╭─ INFORMATION PROVIDED
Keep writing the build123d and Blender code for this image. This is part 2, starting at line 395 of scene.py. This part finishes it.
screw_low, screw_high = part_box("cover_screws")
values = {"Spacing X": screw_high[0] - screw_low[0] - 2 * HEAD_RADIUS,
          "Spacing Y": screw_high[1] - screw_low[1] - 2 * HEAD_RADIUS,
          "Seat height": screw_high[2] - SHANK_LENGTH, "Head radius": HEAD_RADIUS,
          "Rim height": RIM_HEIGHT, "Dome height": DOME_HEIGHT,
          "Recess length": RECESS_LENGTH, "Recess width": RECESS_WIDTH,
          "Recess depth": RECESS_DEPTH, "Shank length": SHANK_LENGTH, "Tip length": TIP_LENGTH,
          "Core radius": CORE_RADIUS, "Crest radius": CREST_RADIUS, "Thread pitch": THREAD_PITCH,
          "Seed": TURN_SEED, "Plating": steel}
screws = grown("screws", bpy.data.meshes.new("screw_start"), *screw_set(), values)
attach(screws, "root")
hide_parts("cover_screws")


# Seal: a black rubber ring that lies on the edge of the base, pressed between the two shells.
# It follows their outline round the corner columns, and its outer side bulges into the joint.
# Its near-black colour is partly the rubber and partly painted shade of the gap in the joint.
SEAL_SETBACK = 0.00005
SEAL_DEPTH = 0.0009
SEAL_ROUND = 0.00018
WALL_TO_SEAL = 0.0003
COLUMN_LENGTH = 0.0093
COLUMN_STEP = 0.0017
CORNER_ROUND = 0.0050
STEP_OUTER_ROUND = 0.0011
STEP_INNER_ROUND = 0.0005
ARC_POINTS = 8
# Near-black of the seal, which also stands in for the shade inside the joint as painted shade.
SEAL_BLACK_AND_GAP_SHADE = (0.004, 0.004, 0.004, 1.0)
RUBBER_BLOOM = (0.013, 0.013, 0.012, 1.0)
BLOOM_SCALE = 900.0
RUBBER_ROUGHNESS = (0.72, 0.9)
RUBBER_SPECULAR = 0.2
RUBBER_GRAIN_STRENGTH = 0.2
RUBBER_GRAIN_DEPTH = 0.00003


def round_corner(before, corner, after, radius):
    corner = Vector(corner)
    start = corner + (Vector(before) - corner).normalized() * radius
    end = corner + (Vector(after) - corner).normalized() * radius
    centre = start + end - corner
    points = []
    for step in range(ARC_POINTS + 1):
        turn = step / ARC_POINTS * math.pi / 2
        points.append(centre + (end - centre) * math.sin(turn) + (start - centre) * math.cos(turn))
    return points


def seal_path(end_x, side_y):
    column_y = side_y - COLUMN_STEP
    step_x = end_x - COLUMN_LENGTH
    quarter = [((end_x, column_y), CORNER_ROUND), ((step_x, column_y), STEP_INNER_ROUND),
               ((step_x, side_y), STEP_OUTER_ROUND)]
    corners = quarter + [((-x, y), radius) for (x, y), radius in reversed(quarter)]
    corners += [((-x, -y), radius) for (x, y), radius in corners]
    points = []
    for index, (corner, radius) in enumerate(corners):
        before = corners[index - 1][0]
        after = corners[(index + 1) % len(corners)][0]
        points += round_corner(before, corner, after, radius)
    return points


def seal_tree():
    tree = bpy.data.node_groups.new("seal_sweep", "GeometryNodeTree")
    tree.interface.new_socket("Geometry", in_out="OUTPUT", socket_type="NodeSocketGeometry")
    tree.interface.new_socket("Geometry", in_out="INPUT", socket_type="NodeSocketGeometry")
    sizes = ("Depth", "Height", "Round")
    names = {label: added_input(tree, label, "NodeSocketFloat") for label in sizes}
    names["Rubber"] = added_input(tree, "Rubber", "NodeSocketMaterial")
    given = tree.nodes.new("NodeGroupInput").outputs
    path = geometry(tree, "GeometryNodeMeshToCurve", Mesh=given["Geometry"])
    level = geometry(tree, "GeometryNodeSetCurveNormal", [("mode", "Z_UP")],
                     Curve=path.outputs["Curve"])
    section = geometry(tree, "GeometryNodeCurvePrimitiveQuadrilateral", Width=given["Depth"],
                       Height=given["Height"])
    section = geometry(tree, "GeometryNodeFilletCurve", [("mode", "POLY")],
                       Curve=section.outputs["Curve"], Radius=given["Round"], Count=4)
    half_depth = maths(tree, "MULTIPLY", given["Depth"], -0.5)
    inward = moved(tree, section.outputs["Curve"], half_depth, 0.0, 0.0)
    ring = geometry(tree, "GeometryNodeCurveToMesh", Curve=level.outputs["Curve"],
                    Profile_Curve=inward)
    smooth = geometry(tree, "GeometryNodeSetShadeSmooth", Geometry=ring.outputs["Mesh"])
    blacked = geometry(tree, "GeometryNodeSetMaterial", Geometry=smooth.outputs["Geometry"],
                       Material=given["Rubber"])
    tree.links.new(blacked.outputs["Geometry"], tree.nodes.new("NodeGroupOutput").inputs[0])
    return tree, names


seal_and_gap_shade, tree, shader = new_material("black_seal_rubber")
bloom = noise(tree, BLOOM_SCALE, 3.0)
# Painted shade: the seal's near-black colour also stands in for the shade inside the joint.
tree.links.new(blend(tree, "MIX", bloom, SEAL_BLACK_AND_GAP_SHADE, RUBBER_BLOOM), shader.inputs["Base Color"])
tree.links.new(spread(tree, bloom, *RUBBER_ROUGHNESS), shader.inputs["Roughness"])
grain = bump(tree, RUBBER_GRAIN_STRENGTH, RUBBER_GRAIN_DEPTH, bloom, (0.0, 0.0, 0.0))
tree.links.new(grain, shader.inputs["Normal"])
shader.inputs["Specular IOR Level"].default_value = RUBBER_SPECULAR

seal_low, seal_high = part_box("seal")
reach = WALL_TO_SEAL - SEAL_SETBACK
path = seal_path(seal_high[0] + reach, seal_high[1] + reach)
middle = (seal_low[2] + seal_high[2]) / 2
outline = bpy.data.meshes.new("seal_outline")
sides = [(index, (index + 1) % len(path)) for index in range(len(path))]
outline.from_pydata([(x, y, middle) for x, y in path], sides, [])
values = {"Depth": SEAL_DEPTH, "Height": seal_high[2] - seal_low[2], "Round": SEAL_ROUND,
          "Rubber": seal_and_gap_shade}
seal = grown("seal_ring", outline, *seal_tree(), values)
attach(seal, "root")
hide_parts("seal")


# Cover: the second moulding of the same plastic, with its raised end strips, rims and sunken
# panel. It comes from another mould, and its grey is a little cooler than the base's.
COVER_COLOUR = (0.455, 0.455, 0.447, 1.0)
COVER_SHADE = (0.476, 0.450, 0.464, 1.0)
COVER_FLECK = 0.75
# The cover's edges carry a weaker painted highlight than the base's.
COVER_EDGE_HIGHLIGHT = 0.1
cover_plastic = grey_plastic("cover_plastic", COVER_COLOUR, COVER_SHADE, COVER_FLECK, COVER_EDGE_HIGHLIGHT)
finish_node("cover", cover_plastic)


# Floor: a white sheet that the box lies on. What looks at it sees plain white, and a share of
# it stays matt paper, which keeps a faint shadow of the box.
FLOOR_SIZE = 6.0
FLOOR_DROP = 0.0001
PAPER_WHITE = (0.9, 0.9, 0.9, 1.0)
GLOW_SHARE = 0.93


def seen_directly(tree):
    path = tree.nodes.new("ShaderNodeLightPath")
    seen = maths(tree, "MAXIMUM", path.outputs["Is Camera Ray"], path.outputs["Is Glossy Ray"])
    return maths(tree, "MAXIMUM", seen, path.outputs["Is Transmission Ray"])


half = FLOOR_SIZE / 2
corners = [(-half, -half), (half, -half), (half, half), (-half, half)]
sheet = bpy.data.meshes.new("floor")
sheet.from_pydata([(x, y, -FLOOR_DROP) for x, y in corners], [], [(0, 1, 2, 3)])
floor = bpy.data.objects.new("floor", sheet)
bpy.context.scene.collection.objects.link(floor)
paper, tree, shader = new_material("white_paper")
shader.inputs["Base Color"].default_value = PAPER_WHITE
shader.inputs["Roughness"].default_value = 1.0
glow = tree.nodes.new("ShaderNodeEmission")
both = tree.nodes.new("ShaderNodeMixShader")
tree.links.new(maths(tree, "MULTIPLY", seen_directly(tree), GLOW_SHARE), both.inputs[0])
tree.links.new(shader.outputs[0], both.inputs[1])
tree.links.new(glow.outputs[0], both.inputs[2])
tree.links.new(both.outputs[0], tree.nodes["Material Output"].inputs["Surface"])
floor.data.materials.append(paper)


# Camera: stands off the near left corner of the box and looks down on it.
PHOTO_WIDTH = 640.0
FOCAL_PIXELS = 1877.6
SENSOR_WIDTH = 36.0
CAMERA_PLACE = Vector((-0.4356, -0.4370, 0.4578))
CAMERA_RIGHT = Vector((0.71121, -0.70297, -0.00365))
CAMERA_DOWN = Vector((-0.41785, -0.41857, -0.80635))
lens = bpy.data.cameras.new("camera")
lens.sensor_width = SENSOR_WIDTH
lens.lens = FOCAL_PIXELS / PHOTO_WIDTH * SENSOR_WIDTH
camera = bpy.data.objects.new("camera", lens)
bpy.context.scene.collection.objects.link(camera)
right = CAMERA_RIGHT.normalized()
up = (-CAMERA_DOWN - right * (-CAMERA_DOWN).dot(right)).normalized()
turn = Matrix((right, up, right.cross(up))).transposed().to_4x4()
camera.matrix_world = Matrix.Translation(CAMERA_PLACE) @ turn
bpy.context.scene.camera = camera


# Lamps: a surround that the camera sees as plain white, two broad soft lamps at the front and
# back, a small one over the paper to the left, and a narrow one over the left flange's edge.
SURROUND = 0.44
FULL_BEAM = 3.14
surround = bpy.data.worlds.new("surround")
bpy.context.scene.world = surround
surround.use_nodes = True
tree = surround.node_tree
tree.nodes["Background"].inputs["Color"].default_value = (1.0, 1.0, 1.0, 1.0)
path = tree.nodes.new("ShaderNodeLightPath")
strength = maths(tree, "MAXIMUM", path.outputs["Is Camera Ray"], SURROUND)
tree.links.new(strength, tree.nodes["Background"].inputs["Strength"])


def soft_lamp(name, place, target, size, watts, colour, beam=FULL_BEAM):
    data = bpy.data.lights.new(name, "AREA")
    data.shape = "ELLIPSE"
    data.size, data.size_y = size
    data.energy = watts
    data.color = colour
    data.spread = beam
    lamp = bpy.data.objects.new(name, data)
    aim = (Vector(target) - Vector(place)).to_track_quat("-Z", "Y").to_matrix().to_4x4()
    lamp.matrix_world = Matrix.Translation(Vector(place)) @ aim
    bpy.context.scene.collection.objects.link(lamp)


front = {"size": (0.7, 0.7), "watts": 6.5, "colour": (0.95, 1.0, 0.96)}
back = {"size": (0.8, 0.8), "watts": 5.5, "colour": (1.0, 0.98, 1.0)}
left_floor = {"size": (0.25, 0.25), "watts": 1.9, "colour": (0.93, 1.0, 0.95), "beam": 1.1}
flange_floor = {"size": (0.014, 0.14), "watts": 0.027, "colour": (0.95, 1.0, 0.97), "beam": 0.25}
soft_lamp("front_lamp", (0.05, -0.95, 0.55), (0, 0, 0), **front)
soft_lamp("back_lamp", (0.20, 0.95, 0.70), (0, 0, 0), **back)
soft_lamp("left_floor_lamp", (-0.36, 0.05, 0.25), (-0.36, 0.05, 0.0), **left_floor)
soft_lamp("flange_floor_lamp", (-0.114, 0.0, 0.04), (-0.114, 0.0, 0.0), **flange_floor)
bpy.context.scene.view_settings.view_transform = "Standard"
╰─
> _YOUR OBJECTIVE_
For this exercise, gather every line of the data that contains the word "attach".

> _FINISHED ANSWER_
attach(screws, "root")
attach(seal, "root")